OLYMPIC NATIONAL PARK — The National Park Service’s preferred alternative for an historic chalet in the Enchanted Valley of Olympic National Park is to dismantle it and remove it, according to an environmental assessment published last week.
The environmental assessment (EA) was released for public comment on Thursday. Comment will be taken through Aug. 2.
The assessment and a button for public comment are available on the project planning website at https://tinyurl.com/PDN-chaletea.
The park service will host a virtual public meeting from 5 p.m. to 6:30 p.m. July 15. During the meeting, Olympic National Park staff will conduct a presentation on the assessment, followed by a question-and-answer session.
To access the meeting, go to tinyurl.com/yamsrrqk. The event/ID number is 199 948 4882. The password is Chal3t!.
A final decision is expected this winter, with action taken next summer.
Located 13 miles from the nearest road in a wilderness area designated in 1988, the chalet, which was built in the early 1930s before the park was established in 1938, was situated on a bank of the East Fork Quinault River.
The structure was added to the National Register of Historic Places in 2007.
By 2014, the river had eroded the bank to within 18 inches of the structure.
The chalet, which originally was used as a backcountry lodge and more recently as a ranger station, was moved about 100 feet away from the river’s eroded edge.

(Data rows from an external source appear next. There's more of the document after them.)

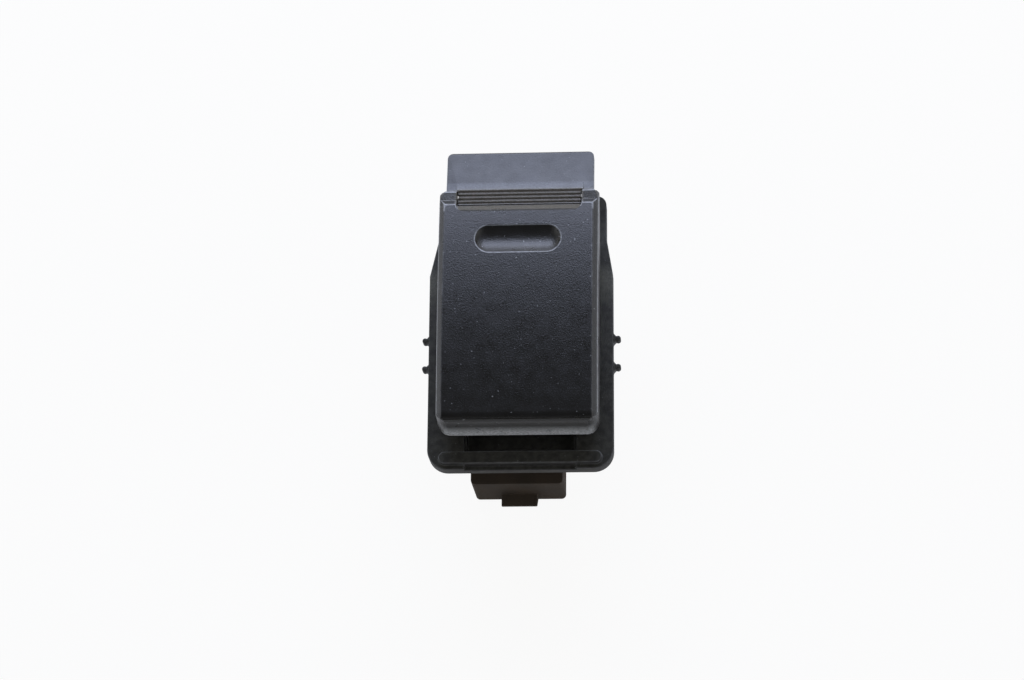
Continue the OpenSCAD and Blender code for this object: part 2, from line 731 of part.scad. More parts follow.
pad_front = notch_front + 0.2;
rib_start = lip_root + 0.1;
function rib_base(y) = pad_low + (rib_start - y) * 0.4;
function lip_z(y) = lip_top - (y - lip_root) * tan(lip_tilt);

// Ribs across the pad: a row of small crests on its sloping top
module pad_side() {
    polygon([[pad_front, lip_under], [pad_front, rib_base(pad_front)],
        [rib_start, rib_base(rib_start)], [rib_start + 1.3, lip_z(rib_start + 1.3)],
        [rib_start + 1.3, lip_under]]);
    for (i = [0:rib_count - 1]) let (y = rib_start - 0.15 - i * rib_pitch)
        polygon([[y - rib_pitch * 0.3, rib_base(y) - 0.1],
            [y - rib_pitch * 0.12, rib_base(y) + rib_h],
            [y + rib_pitch * 0.12, rib_base(y) + rib_h],
            [y + rib_pitch * 0.3, rib_base(y) - 0.1]]);
}

// Side view of the bridge: level under the cap, then down to the pad
bridge_front = cap_front + apron_inset + apron_t / 2;
bridge_bend = pivot_y + bridge_reach;
bridge_low = bridge_bend + 3.2;
rib_end = bridge_bend - 0.4;
module bridge_side() polygon([
    [bridge_front, cap_seat], [bridge_bend, cap_seat],
    [bridge_low, rear_bridge_top], [pad_front + eps, rear_bridge_top],
    [pad_front + eps, lip_under], [bridge_low, rear_bridge_top - bridge_t],
    [rib_end, bridge_under], [bridge_front, bridge_under]]);

// The lip is a slab that leans down to the rear about its root
lip_edge_r = 0.45;
lip_slab = (lip_l - lip_edge_r * (1 - sin(lip_tilt))) / cos(lip_tilt) + lip_edge_r;
module leaning() translate([lip_root, lip_top]) rotate(-lip_tilt) children();

module lip_side() leaning() translate([-1, -lip_t]) difference() {
    square([lip_slab + 1, lip_t]);
    translate([lip_slab + 1, 0]) rotate(90) corner_waste(0.35);
    translate([lip_slab + 1, lip_t]) rotate(180) corner_waste(lip_edge_r);
}

module drive_arm() across(2 * (rib_x + 0.5)) {
    polygon([[pivot_y - 1.5, bridge_under + eps], [pivot_y + 1.5, bridge_under + eps],
        [pivot_y + 0.6, slider_top + 0.6], [pivot_y + 0.55, tip_z],
        [pivot_y - 0.55, tip_z], [pivot_y - 0.6, slider_top + 0.6]]);
    translate([pivot_y, tip_z]) circle(arm_tip_r);
}

rib_x = 3.9;
rib_keel = 12;
keel_z = -0.6;
cheek_t = 1.1;
lip_rib_t = 0.9;
lip_rib_pitch = 6;
module rocker_lever() color(satin_black) placed() {
    difference() {
        union() {
            across(lever_w) bridge_side();
            across(pad_w) pad_side();
            intersection() {
                across(lip_w) lip_side();
                translate([0, 0, lip_top - 3 * lip_t]) linear_extrude(4 * lip_t)
                    plan(lip_w, lip_root - eps, lip_tip, eps, lip_corner_r);
            }
            drive_arm();
            // Long ribs under the bridge
            both_sides() across(1, rib_x) polygon([
                [bridge_front + 2, bridge_under + eps], [rib_end, bridge_under + eps],
                [rib_end, bridge_under - 1.2], [pivot_y + rib_keel / 2, keel_z],
                [pivot_y - rib_keel / 2, keel_z], [bridge_front + 2, bridge_under - 1.2]]);
            // Cheeks that carry the trunnions
            both_sides() across(cheek_t, lever_w / 2 - cheek_t / 2) {
                polygon([[pivot_y - 3.4, bridge_under + eps], [pivot_y + 3.4, bridge_under + eps],
                    [pivot_y + 2, pivot_h], [pivot_y - 2, pivot_h]]);
                translate([pivot_y, pivot_h]) circle(2.1);
            }
            // Apron that closes the gap between the cap and the collar
            block(-lever_w / 2, lever_w / 2, cap_front + apron_inset,
                cap_front + apron_inset + apron_t, apron_low, cap_seat);
            // Ribs under the lip
            for (i = [-1, 0, 1]) across(lip_rib_t, i * lip_rib_pitch) leaning() polygon([
                [-1, -lip_t + eps], [lip_slab - 1.4, -lip_t + eps],
                [lip_slab - 2.6, -lip_t - 0.5], [-1, -lip_t - 0.5]]);
        }
        // Windows for the clip legs of the cap
        clip_places() block(-clip_w / 2 - slide_gap, clip_w / 2 + slide_gap,
            -clip_l / 2 - slide_gap, clip_l / 2 + slide_gap,
            bridge_under - 0.5, cap_seat + 0.5);
    }
    both_sides() bore_x(trunnion_d, lever_w / 2 - eps, collar_w / 2 - 0.1, pivot_y, pivot_h);
}

// ------------------------------------------------------- slider and its wipers

slot_w = 2 * (arm_tip_r + pivot_fit);
slider_floor = 0.9;
pocket_l = 5.6;
wiper_end = 0.9;
wiper_w = track_w - 0.4;
wiper_sag = 0.35;
wiper_lift = 0.06;
wiper_flat = 4.8;
module contact_slider() color(slider_white) placed() difference() {
    union() {
        block(-slider_w / 2, slider_w / 2, pivot_y - slider_l / 2, pivot_y + slider_l / 2,
            slider_under, slider_top);
    }
    // Slot for the drive arm
    block(-rib_x - 0.9, rib_x + 0.9, pivot_y - slot_w / 2, pivot_y + slot_w / 2,
        slider_under - 1, slider_top + 1);
    // Coring pockets in the top
    for (end = [-1, 1]) both_sides() translate([slider_w / 4, pivot_y + end * rivet_offset, 0])
        block(-slider_w / 4 + 1, slider_w / 4 - 1.2, -pocket_l / 2, pocket_l / 2,
            slider_under + slider_floor, slider_top + 1);
    // Beds for the two wipers
    both_sides() block(track_x - track_w / 2, track_x + track_w / 2,
        rivet_front - wiper_end - seat, rivet_rear + wiper_end + seat,
        slider_under - 1, slider_under + wiper_t);
}

// Strip with its middle held in the bed and both ends sprung down
module wiper_side() polygon([
    [rivet_front - wiper_end, slider_under - wiper_sag],
    [pivot_y - wiper_flat / 2, slider_under], [pivot_y + wiper_flat / 2, slider_under],
    [rivet_rear + wiper_end, slider_under - wiper_sag],
    [rivet_rear + wiper_end, slider_under - wiper_sag + wiper_t],
    [pivot_y + wiper_flat / 2, slider_under + wiper_t],
    [pivot_y - wiper_flat / 2, slider_under + wiper_t],
    [rivet_front - wiper_end, slider_under - wiper_sag + wiper_t]]);

module wiper(side) across(wiper_w, side * track_x) wiper_side();

// Domed rivets, so that each touches its track at one point
module dome_rivet(h) intersection() {
    cylinder(d = rivet_d, h = h);
    translate([0, 0, rivet_d]) sphere(rivet_d);
}

module wiper_rivets(side) translate([side * track_x, 0, pad_top + wiper_lift]) {
    for (y = [rivet_front, rivet_rear]) translate([0, y, 0])
        dome_rivet(slider_under - wiper_sag - pad_top - wiper_lift);
    translate([0, pivot_y, 0]) dome_rivet(slider_under - pad_top - wiper_lift);
}

module wiper_left() color(bronze) placed() wiper(-1);
module wiper_right() color(bronze) placed() wiper(1);
module wiper_rivets_left() color(silver) placed() wiper_rivets(-1);
module wiper_rivets_right() color(silver) placed() wiper_rivets(1);

upper_case();
terminal_base();
contact_plate();
terminal_supply();
terminal_return_a();
terminal_motor_a();
terminal_motor_b();
terminal_return_b();
return_spring_front();
return_spring_rear();
key_cap();
rocker_lever();
contact_slider();
wiper_left();
wiper_right();
wiper_rivets_left();
wiper_rivets_right();
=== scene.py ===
import math

import bmesh
import bpy
from mathutils import Matrix, Vector


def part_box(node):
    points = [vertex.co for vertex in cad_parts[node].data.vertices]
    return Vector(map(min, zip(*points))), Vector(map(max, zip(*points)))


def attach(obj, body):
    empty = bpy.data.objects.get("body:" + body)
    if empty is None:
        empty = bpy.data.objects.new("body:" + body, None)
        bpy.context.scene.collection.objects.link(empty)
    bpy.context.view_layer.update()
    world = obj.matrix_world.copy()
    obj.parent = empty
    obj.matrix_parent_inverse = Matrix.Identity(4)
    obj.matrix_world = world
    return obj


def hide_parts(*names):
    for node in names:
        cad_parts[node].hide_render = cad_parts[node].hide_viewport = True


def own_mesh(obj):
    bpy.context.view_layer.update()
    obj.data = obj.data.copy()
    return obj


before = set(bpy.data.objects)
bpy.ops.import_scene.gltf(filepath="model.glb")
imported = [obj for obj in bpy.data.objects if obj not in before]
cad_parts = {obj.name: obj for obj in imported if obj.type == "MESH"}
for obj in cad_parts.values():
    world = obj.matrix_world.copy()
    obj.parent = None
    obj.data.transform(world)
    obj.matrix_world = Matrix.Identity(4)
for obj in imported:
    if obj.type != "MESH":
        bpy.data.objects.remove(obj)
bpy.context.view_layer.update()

# ---------------------------------------------------------------- terminals
# Five strips of half-hard brass, stamped, folded and then tinned, that end as blades in the
# socket. They are pressed through the base and their tops are the fixed contacts.
MM = 0.001


def linear(code):
    """An sRGB hex colour as linear RGBA."""
    parts = [int(code[i:i + 2], 16) / 255 for i in (1, 3, 5)]
    return [p / 12.92 if p <= 0.04045 else ((p + 0.055) / 1.055) ** 2.4 for p in parts] + [1]


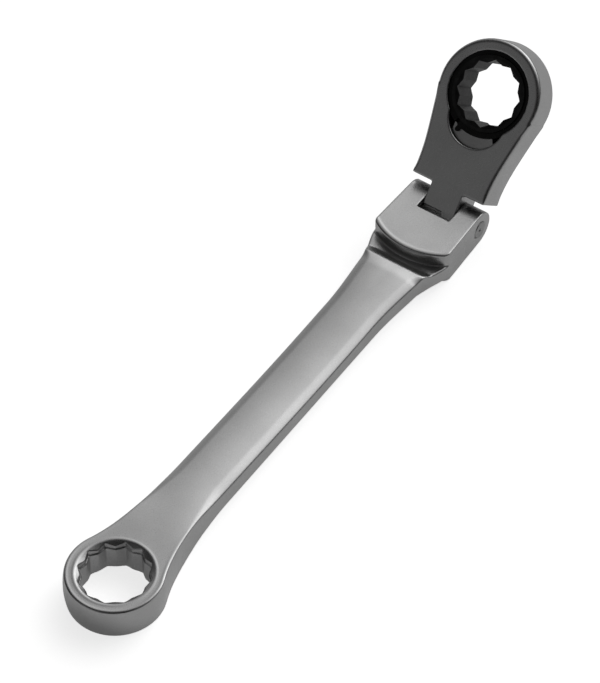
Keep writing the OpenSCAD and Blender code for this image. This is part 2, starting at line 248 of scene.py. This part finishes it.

Monroe House Moving of Carlsborg employees accomplished the job with equipment brought into the wilderness area by mules and helicopters. They used hydraulic jacks to push the two-story wooden structure on metal rails to its new location.
The move cost about $171,000, the park service said.
The move, Olympic National Park officials emphasized, was to protect the river, not the chalet.
The chalet now remains on the steel I-beams that were used to move it and is closed to public and administrative use.
The bank has once again eroded to within about 5 feet of the nearest corner of the chalet, and the nearest portion of the river channel is about 10 feet from the bank.
The EA analyzes three options: Alternative A — no action; Alternative B — dismantle and remove the chalet; and Alternative C — to relocate the building to another location on the terrace.
Those cost of each of the first two alternatives would be about $660,000, the park service said.
The third alternative, relocating the building, would cost an estimated $1.25 million.
The park service’s preferred alternative is to remove the chalet, using helicopters for large, heavy materials such as the I-beams, chimney and stove; burning some materials and leaving others to decompose.
“Most of the chalet’s important historic materials have already been removed from the building for safekeeping,” the EA said. “Those that remain may be salvaged for the park’s museum collections.”
Demolition would be done over a year’s time by a crew of eight or so, along with one to two packers and a string of eight stock, the document said.
Bunch Field in the Quinault area would be used as a helicopter staging area. Trials and camping areas within the flight zone would be closed temporarily during helicopter use. Work would not occur in the Quinault River.
Alternative C would have the chalet moved about 250 feet to a place close to the eastern valley-side terrace wall with a new foundation and chimney.